俺の忘却を越えてゆけ
どうやら僕の記憶はぼろぼろの虫食い状態になっているらしい。
ご飯はまだかいな?
一週間前に食べたでしょ、おじいさん。
いや、そこまでひどくなっている訳ではないが、一昨日の晩飯は何だったかと問われるともう思い出せそうにない。昔はそんなことはなかったはずなのに。
気付いたのはnoteの記事をひねり出そうと、自宅でうんうん唸っていた時だ。
面白そうなエピソードの断片は思い出せるのだが、ディティールは忘却の彼方にある。
あのとてつもなくもちゃもちゃして変な味がする、商品開発に失敗したガムみたいな刺身は何処で食べた何という魚だったか?

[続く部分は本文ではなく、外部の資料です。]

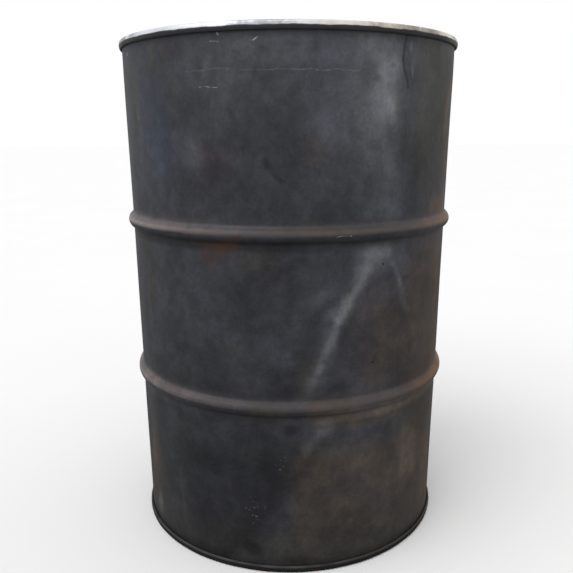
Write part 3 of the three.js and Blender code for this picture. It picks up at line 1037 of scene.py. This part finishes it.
def scratches(wall):
    """Bright scratches and specks in one mask, with one painted glint on the upper hoop's crest."""
    m = wall.m
    broken = m.ramp(m.noise(wall.place, 70.0, 3.0, 0.7), 0.44, 0.6)
    lines = (
        ((-30.8, 814), (-17, 816), 4.0, 0.16),
        ((-13.5, 813), (-9, 813), 3.5, 0.16),
        ((-9, 813), (20, 812.5), 2.6, 0.17),
        ((3, 812.5), (17, 812.5), 2.6, 0.2),
        ((-26.4, 793), (-20.6, 791), 2.4, 0.6),
        ((-11.6, 850), (-9.6, 851), 2.4, 0.3),
        ((-9.6, 851), (-8.5, 854.5), 2.6, 0.7),
        ((-22.4, 852), (-19.8, 851), 2.6, 0.6),
        ((-20.0, 860.5), (-19.8, 859), 4.0, 0.9),
        ((-63.4, 851), (-63.4, 849), 5.0, 0.8),
        ((-56.6, 756), (-56.2, 751), 4.5, 0.5),
        # A painted glint on the upper hoop's crest.
        ((13.9, 581.6), (18.3, 582.0), 2.2, 1.0),
        ((120, 640), (140, 655), 1.8, 0.8),
        ((-150, 500), (-141, 470), 1.8, 0.8),
        ((-168, 780), (-150, 776), 1.8, 0.7),
        ((90, 140), (101, 160), 2.0, 0.7),
    )
    total = m.times(broken, 0.0)
    for start, end, wide, amount in lines:
        total = m.math("MAXIMUM", total, m.times(wall.streak(start, end, wide, 0.8, True), amount))
    total = m.times(total, m.ramp(broken, 0.0, 1.0, 0.4, 1.0))
    specks = m.ramp(m.noise(wall.place, 230.0, 1.0, 0.5), 0.72, 0.8)
    near = m.math("MAXIMUM", wall.patch((-3.5, 205), 30, 60), wall.patch((-12.5, 116), 50, 60))
    near = m.math("MAXIMUM", near, m.times(m.ramp(m.noise(wall.place, 6.0, 2.0), 0.56, 0.7), 0.4))
    fine = m.ramp(m.noise(wall.place, 200.0, 2.0, 0.5), 0.6, 0.7)
    sprinkle = m.times(fine, wall.patch((-3.5, 205), 26, 50))
    sprinkle = m.math("MAXIMUM", sprinkle, m.times(fine, wall.patch((-12.5, 112), 50, 70)))
    specks = m.math("MAXIMUM", m.times(specks, near), m.times(sprinkle, 0.6))
    return m.math("MAXIMUM", total, m.times(specks, 0.5))


def head_material():
    """The same dark steel on the heads, rubbed bright along the top chime, with painted shade on the
    chimes' outer faces and near the floor.
    """
    m = Material("head_steel")
    place = m.place()
    x, y, z = m.apart(place)
    radius = m.vector("LENGTH", m.together(x, y))
    cloud = m.noise(place, 5.0, 6.0, 0.6, 0.5)
    mottle = m.noise(place, 24.0, 6.0, 0.6)
    grain = m.noise(place, 180.0, 4.0, 0.6)
    colour = m.mix(m.ramp(cloud, 0.38, 0.62), (0.042, 0.042, 0.049, 1), (0.075, 0.071, 0.068, 1))
    stains = m.times(m.ramp(mottle, 0.45, 0.66), m.ramp(cloud, 0.4, 0.6))
    colour = m.mix(m.times(stains, 0.7), colour, (0.085, 0.045, 0.028, 1))

    # The chimes: painted shade darkens their outer faces; the top one is worn to bare metal over its
    # upper half.
    outside = m.ramp(radius, WALL - 1 * MM, WALL + 1 * MM)
    colour = m.mix(m.times(outside, 0.85), colour, (0.034, 0.033, 0.037, 1))
    patchy = m.ramp(m.noise(place, 11.0, 5.0, 0.62), 0.34, 0.52)
    edge = m.math("MULTIPLY_ADD", m.noise(place, 30.0, 3.0), 0.004, HEIGHT - 9.2 * MM)
    height_over = m.math("SUBTRACT", z, edge)
    upper = m.ramp(height_over, 0.0, 1.6 * MM)
    crown = m.ramp(radius, WALL - 5 * MM, WALL - 2 * MM)
    worn = m.times(upper, crown, m.ramp(patchy, 0.0, 1.0, 0.45, 1.0))
    low_fold = m.times(m.ramp(z, 9.0 * MM, 10.4 * MM), m.ramp(z, 13.5 * MM, 12.4 * MM), outside)
    worn = m.math("MAXIMUM", worn, m.times(low_fold, m.ramp(patchy, 0.0, 1.0, 0.06, 0.16)))
    side = m.ramp(x, -60 * MM, 160 * MM)
    silver = m.mix(side, (0.86, 0.89, 0.96, 1), (0.86, 0.80, 0.70, 1))
    dull = m.mix(side, (0.72, 0.72, 0.75, 1), (0.65, 0.58, 0.50, 1))
    bare = m.mix(m.ramp(mottle, 0.42, 0.66), silver, dull)
    colour = m.mix(worn, colour, bare)
    # Painted shade: the bottom chime's face goes near black towards the floor.
    low_chime = m.times(outside, m.ramp(z, 30 * MM, 20 * MM))
    colour = m.mix(m.times(low_chime, 0.6), colour, (0.012, 0.012, 0.010, 1))
    rough = m.math("MULTIPLY_ADD", worn, -0.22, m.ramp(mottle, 0.36, 0.64, 0.46, 0.62))
    rough = m.math("MULTIPLY_ADD", low_chime, 0.2, rough)
    metal = m.math("MULTIPLY_ADD", worn, 0.45, 0.4)
    m.bump(m.plus(m.times(mottle, 0.5), m.times(grain, 0.25)), 0.0005, 0.5)
    return m.finish(
        Base_Color=colour, Roughness=rough, Metallic=metal,
        Specular_IOR_Level=m.math("MULTIPLY_ADD", low_chime, -0.4, 0.5))


def closure_material():
    """Dull zinc plating with white bloom and specks of rust."""
    m = Material("closure_steel")
    place = m.place()
    bloom = m.noise(place, 60.0, 6.0, 0.65)
    grain = m.noise(place, 600.0, 3.0, 0.6)
    colour = m.mix(m.ramp(bloom, 0.35, 0.7), (0.30, 0.29, 0.26, 1), (0.46, 0.45, 0.42, 1))
    rust = m.ramp(m.noise(place, 130.0, 6.0, 0.7), 0.58, 0.7)
    colour = m.mix(m.times(rust, 0.75), colour, (0.13, 0.06, 0.03, 1))
    metal = m.math("MULTIPLY_ADD", rust, -0.7, 0.9)
    rough = m.math("MULTIPLY_ADD", rust, 0.3, m.ramp(bloom, 0.3, 0.7, 0.34, 0.48))
    m.bump(m.plus(m.times(bloom, 0.4), m.times(grain, 0.2)), 0.0002, 0.5)
    return m.finish(Base_Color=colour, Roughness=rough, Metallic=metal)


def soft_material(name, dark, pale, scale, rough):
    """Matt rubber or sealing compound, a little uneven."""
    m = Material(name)
    place = m.place()
    patchy = m.noise(place, scale, 5.0, 0.6)
    m.bump(m.noise(place, scale * 8, 3.0, 0.6), 0.0001, 0.5)
    return m.finish(
        Base_Color=m.mix(m.ramp(patchy, 0.3, 0.7), dark, pale),
        Roughness=m.ramp(patchy, 0.3, 0.7, rough - 0.06, rough + 0.06),
    )


# ---- The drum's pieces ----


def make_drum():
    shell_steel, head_steel, closure_steel = shell_material(), head_material(), closure_material()
    rubber = soft_material("gasket_rubber", grey(0.014), grey(0.028), 90.0, 0.7)
    compound = soft_material("seam_compound", (0.12, 0.08, 0.05, 1), (0.18, 0.13, 0.09, 1), 60.0, 0.75)

    shell = turned(sheet_outline(shell_line()), shell_angles(), shell_nudge)
    piece("drum_shell", [shell], shell_steel, "drum", "shell")

    rim = turned(sheet_outline(rim_line()), ROUND, chime_nudge, closed=False)
    piece("drum_top_head", [rim, panel()], head_steel, "drum", "top_head")

    edge = rim_line()
    slope = np.linspace(CENTRE_RADIUS, CENTRE_RADIUS - CENTRE_SLOPE, 7)
    drop = CENTRE_RISE * smoothstep(-slope, -CENTRE_RADIUS, CENTRE_SLOPE - CENTRE_RADIUS)
    middle = PANEL_TOP - SHEET / 2
    inner = np.column_stack([slope, middle + drop])[::-1]
    whole = joined(
        [(0, middle + CENTRE_RISE)],
        straight((20 * MM, middle + CENTRE_RISE), inner[0], 15 * MM),
        inner,
        straight(inner[-1], edge[0], 15 * MM),
        edge,
    )
    bottom = turned(sheet_outline(upside_down(whole)), ROUND, chime_nudge)
    piece("drum_bottom_head", [bottom], head_steel, "drum", "bottom_head")

    for where in ("top", "bottom"):
        low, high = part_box(f"{where}_seam_compound")
        half = LAYER - SHEET / 2 - RUBBER_GAP
        inner, outer = HEAD_HOOK_LINE - half, HEAD_HOOK_LINE + half
        ring = ring_mesh(inner, outer, low.z, high.z, 0.2 * MM, angles=ROUND)
        node = f"{where}_seam_compound"
        piece(f"drum_{node}", [ring], compound, "drum", node)

    for c in CLOSURES:
        piece(f"{c.name}_bung_flange", [flange_mesh(c)], closure_steel, "drum",
              f"{c.name}_flange")
        for kind, body in (("flange_gasket", "drum"), ("plug_gasket", f"{c.name}_plug_gasket")):
            node = f"{c.name}_{kind}"
            low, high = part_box(node)
            inner = c.neck + RUBBER_GAP if kind == "flange_gasket" else c.bore
            ring = ring_mesh(inner, (high.y - low.y) / 2, low.z, high.z, 0.5 * MM, c.x)
            piece(f"{c.name}_bung_{kind}", [ring], rubber, body, node)
        cup, inside, floor = plug_meshes(c)
        plug = piece(f"{c.name}_bung_plug", [cup], closure_steel, f"{c.name}_plug",
                     f"{c.name}_plug")
        fused(plug, [lug_mesh(c, inside, floor, side) for side in (-1, 1)])


# ---- Floor, light and camera ----


def make_stage():
    size = 40.0
    mesh = bpy.data.meshes.new("floor")
    corners = [(-size, -size, 0), (size, -size, 0), (size, size, 0), (-size, size, 0)]
    mesh.from_pydata(corners, [], [(0, 1, 2, 3)])
    floor = bpy.data.objects.new("floor", mesh)
    floor.location.z = -0.0002
    # The floor takes shadows but throws little light up, like a far-off backdrop.
    floor.visible_diffuse = False
    floor.visible_glossy = False
    bpy.context.collection.objects.link(floor)
    m = Material("floor")
    tone = m.ramp(m.noise(m.place(), 1.5, 3.0), 0.3, 0.7)
    mesh.materials.append(m.finish(
        Base_Color=m.mix(tone, grey(0.88), grey(0.89)), Roughness=0.9, Specular_IOR_Level=0.1))

    world = bpy.data.worlds.new("studio")
    bpy.context.scene.world = world
    world.use_nodes = True
    tree = world.node_tree
    background = tree.nodes["Background"]
    seen = tree.nodes.new("ShaderNodeLightPath").outputs["Is Camera Ray"]
    up = tree.nodes.new("ShaderNodeSeparateXYZ")
    tree.links.new(tree.nodes.new("ShaderNodeTexCoord").outputs["Generated"], up.inputs[0])
    sky = tree.nodes.new("ShaderNodeMapRange")
    for name, value in (("From Min", -0.3), ("From Max", 0.3), ("To Min", 0.3), ("To Max", 0.85)):
        sky.inputs[name].default_value = value
    tree.links.new(up.outputs["Z"], sky.inputs["Value"])
    pick = tree.nodes.new("ShaderNodeMix")
    pick.inputs["B"].default_value = 1.0
    tree.links.new(seen, pick.inputs["Factor"])
    tree.links.new(sky.outputs[0], pick.inputs["A"])
    tree.links.new(pick.outputs[0], background.inputs["Strength"])
    background.inputs["Color"].default_value = (1, 1, 1, 1)

    sun = bpy.data.lights.new("key", "SUN")
    sun.energy, sun.angle = 1.1, math.radians(50)
    lamp = bpy.data.objects.new("key", sun)
    lamp.rotation_euler = Vector((-0.55, -0.5, 1.0)).to_track_quat("Z", "Y").to_euler()
    bpy.context.collection.objects.link(lamp)


def make_camera():
    """A camera level with the middle of the drum's upper third, tilted down."""
    data = bpy.data.cameras.new("camera")
    data.sensor_width = 36
    data.lens = 41.15
    # The photograph is cut off centre: the lens's axis meets it right of and below its middle.
    data.shift_x, data.shift_y = -0.0035, 0.0759
    camera = bpy.data.objects.new("camera", data)
    distance, height = 1.2545, 0.7285
    tilt_down, roll = math.radians(16.73), math.radians(0.229)
    camera.location = (0, -distance, height)
    camera.rotation_euler = (TURN / 4 - tilt_down, roll, 0)
    bpy.context.collection.objects.link(camera)
    bpy.context.scene.camera = camera


make_drum()
make_stage()
make_camera()
bpy.context.scene.view_settings.view_transform = "Standard"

道の駅で見つけ、やたら香りだかく歯応えのあるあのキノコの名は?
バレンタインデーにユースホステルの個室に友人と二人で泊まった結果、ゲイカップルと勘違いして応援の手紙を残して去ったあのオジサンに出会ったのは何の旅に出かけた時のことだったか?
その他あらゆる記憶が虫食い状態になっていることに気付いてびっくりした。今まで日々の煩雑さに気を取られ、過去を振り返ることもあまりしてこなかったが、確実に様々な記憶が失われている。
元来、自分の記録はあまり残さない性格である。
自分が後で見返すだけのものを時間をかけて残すぐらいなら、その時間を使って新しく何かをしたいのだ。
しかし、このままでは色んなものが自分の中でこぼれ落ちていくのは確かだ。恐ろしいのは、忘れたことさえ忘れることだ。いつの日か今以上の忘却にさらされ、自分の過ぎし日々はこんなに空虚であったかと愕然とする瞬間を迎えたくはない。
でも日記をつけるのは面倒なのだ。
そんな中でnoteに出会った。
自分が見返すだけの日記なら書くのが面倒なだけだが、誰かが読んでくれるなら手間をかけるのもやぶさかではない。
スキをいくらかもらえたら、書いておいて良かったなとも思える。自分の経験や体験にも価値があったのだと客観的にも見えるこの仕組みは好きだ。
今後もその時々の考えを、面白い出来事を、過去の楽しかったエピソードを書いていきたい。僕にとって誰かに伝えていくことだけが、忘却を越えていく手段なのだ。